** Recorded information **
"""
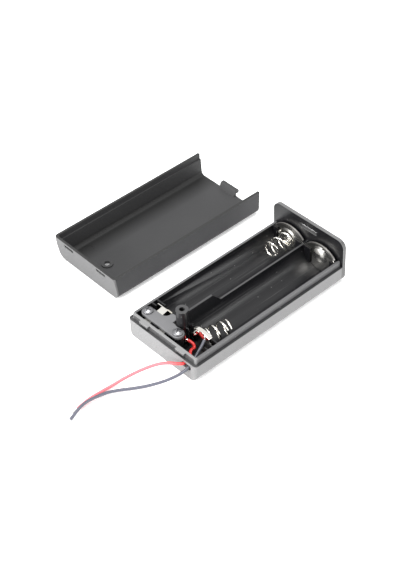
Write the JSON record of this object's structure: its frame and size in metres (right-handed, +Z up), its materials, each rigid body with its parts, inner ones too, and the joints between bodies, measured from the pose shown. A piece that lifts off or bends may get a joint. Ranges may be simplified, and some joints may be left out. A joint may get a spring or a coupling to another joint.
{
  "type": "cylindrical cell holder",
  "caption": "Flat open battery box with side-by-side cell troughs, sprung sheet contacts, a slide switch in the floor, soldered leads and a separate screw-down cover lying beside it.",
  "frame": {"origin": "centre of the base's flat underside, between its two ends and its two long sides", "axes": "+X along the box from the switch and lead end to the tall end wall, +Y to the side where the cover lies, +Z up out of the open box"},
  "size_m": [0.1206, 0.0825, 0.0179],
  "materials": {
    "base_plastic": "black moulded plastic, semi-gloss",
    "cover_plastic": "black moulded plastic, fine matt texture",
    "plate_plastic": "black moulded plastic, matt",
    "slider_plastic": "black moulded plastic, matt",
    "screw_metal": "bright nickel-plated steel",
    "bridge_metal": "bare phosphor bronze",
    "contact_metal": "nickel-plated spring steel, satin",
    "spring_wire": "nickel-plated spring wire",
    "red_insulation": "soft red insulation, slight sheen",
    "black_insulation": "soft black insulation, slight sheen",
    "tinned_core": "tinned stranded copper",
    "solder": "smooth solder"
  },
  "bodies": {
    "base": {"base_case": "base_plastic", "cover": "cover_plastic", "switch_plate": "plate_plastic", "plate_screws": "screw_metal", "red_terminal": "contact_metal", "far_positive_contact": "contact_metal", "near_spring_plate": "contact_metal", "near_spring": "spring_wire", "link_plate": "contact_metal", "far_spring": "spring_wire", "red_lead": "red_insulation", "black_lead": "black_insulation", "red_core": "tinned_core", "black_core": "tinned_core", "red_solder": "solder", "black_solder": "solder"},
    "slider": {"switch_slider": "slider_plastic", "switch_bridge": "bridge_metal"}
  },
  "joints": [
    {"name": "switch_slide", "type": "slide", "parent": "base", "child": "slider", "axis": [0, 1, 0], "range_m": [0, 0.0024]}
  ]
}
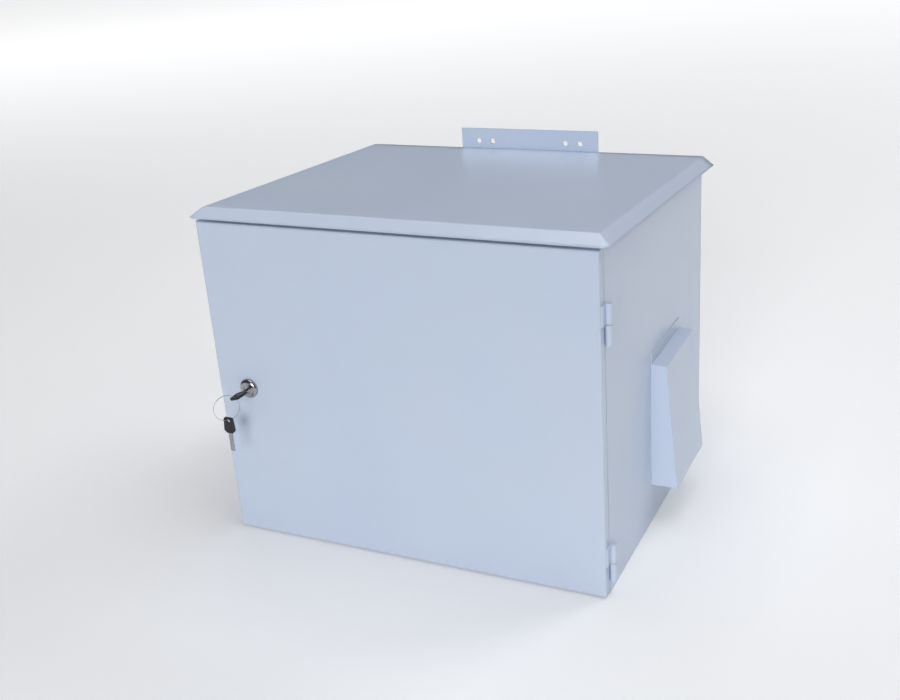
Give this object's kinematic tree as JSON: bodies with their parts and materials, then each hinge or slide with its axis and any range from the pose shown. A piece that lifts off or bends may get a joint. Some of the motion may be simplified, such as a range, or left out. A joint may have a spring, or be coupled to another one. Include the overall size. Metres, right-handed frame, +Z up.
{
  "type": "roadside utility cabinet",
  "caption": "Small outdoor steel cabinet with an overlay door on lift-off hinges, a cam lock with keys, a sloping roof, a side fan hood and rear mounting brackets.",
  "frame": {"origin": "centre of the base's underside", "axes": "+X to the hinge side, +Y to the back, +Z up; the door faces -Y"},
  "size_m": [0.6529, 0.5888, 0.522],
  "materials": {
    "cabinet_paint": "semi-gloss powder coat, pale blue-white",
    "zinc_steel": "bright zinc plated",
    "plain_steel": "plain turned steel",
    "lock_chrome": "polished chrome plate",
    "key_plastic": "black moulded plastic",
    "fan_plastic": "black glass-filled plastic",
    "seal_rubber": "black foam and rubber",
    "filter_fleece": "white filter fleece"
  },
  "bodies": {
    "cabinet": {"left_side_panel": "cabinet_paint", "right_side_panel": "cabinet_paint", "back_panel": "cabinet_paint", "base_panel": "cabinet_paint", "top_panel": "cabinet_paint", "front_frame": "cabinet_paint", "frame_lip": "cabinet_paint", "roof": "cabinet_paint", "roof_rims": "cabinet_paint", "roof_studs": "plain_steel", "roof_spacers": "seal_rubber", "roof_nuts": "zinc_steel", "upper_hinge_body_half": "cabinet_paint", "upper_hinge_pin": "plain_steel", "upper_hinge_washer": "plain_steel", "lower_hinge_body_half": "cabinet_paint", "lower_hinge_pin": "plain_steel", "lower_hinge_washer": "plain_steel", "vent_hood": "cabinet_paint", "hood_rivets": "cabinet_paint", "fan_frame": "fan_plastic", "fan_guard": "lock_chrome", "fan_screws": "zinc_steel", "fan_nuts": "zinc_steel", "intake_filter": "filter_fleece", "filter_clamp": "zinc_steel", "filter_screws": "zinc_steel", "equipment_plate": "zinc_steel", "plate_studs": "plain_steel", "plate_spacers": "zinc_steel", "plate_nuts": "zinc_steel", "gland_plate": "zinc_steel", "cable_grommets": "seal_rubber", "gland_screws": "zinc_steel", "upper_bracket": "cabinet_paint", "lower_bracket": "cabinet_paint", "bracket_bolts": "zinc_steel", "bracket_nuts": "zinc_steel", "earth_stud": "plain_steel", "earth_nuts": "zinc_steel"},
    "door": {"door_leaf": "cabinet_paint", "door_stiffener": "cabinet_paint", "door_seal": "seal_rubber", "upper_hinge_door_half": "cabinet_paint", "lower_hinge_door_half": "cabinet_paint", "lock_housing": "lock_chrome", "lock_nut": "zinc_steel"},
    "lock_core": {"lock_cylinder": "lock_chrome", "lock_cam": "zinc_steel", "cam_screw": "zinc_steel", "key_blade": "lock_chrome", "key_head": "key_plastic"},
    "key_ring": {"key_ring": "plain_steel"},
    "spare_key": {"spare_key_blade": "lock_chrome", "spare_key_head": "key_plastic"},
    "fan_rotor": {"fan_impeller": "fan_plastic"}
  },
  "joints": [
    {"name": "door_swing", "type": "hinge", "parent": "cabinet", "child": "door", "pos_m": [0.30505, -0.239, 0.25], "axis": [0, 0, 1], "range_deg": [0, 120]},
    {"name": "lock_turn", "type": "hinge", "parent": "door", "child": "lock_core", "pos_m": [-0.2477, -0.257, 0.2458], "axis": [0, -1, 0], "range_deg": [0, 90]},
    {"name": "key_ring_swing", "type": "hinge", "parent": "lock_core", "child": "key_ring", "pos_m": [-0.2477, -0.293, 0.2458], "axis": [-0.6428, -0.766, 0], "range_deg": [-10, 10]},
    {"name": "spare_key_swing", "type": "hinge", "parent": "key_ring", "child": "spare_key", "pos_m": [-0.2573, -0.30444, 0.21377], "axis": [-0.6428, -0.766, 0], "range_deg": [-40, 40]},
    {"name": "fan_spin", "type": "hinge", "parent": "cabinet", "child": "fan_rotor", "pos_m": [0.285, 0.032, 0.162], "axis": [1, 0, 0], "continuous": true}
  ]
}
"""
"""
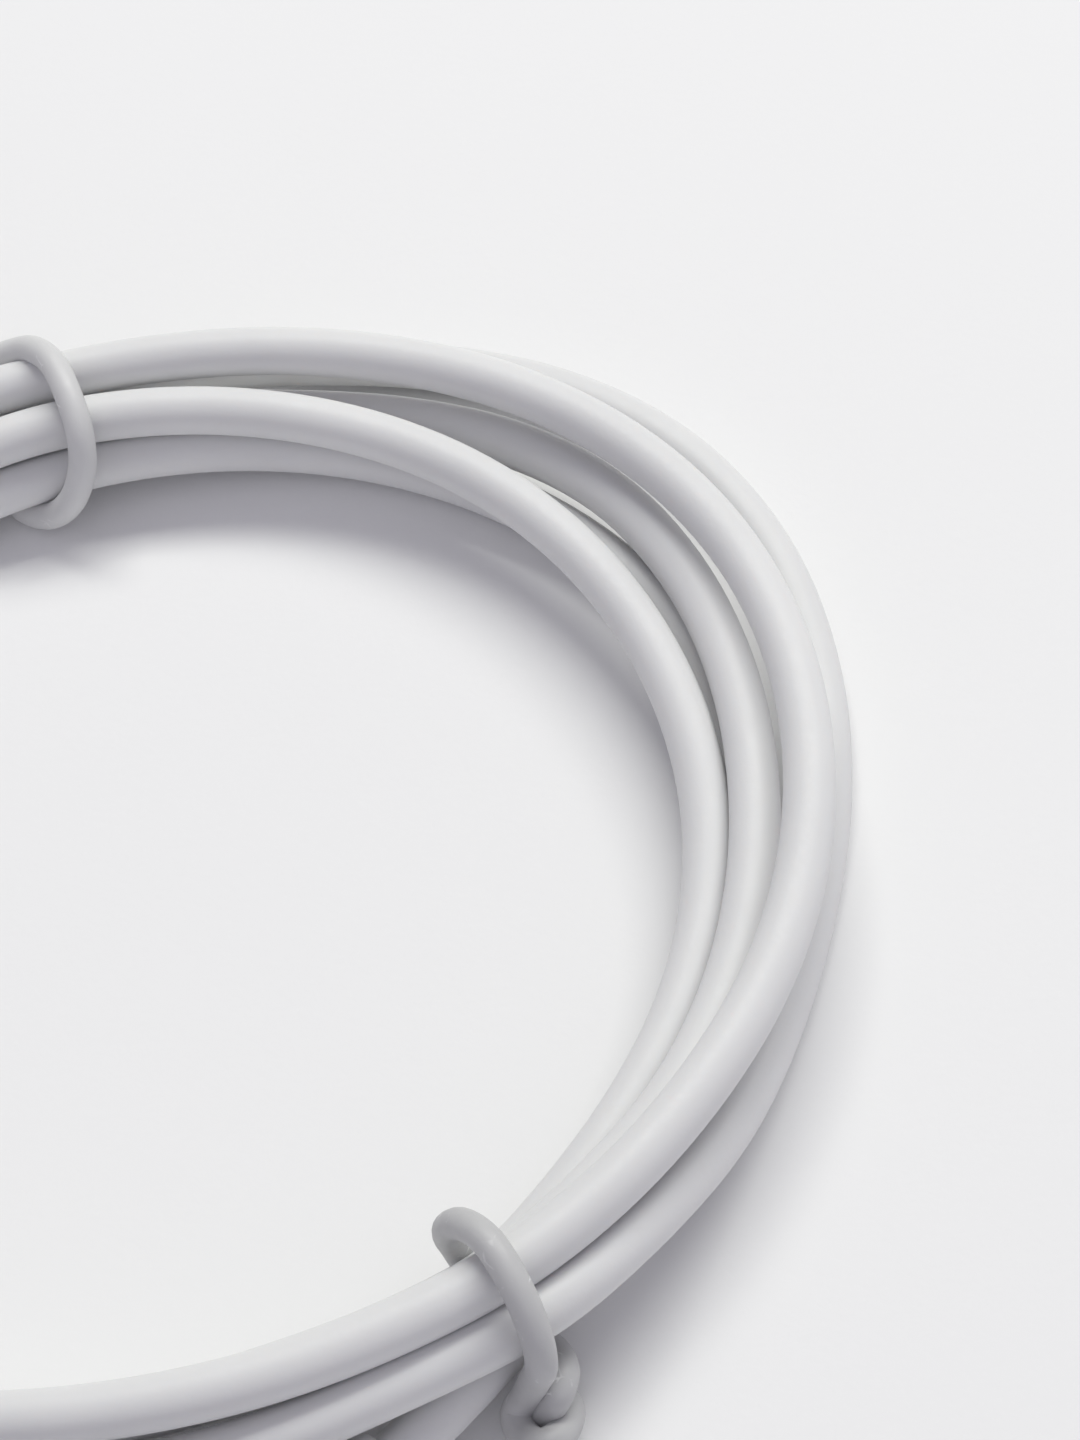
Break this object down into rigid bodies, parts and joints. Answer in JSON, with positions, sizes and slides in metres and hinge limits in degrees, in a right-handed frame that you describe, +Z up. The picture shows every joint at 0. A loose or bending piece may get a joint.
"""
Scan the lines for the string "bodies". Pick out every line that has it.

Write the JSON record of this object's structure: its frame and size in metres (right-handed, +Z up), its materials, each rigid body with its parts, inner ones too, and the joints between bodies, measured from the pose shown. A piece that lifts off or bends may get a joint. Ranges may be simplified, and some joints may be left out. A joint may get a spring or a coupling to another joint.
  "bodies": {
Give this object's kinematic tree as JSON: bodies with their parts and materials, then each hinge or slide with its axis and any range from the pose shown. A piece that lifts off or bends may get a joint. Some of the motion may be simplified, such as a range, or left out. A joint may have a spring, or be coupled to another one. Include the overall size. Metres, right-handed frame, +Z up.
  "bodies": {
Break this object down into rigid bodies, parts and joints. Answer in JSON, with positions, sizes and slides in metres and hinge limits in degrees, in a right-handed frame that you describe, +Z up. The picture shows every joint at 0. A loose or bending piece may get a joint.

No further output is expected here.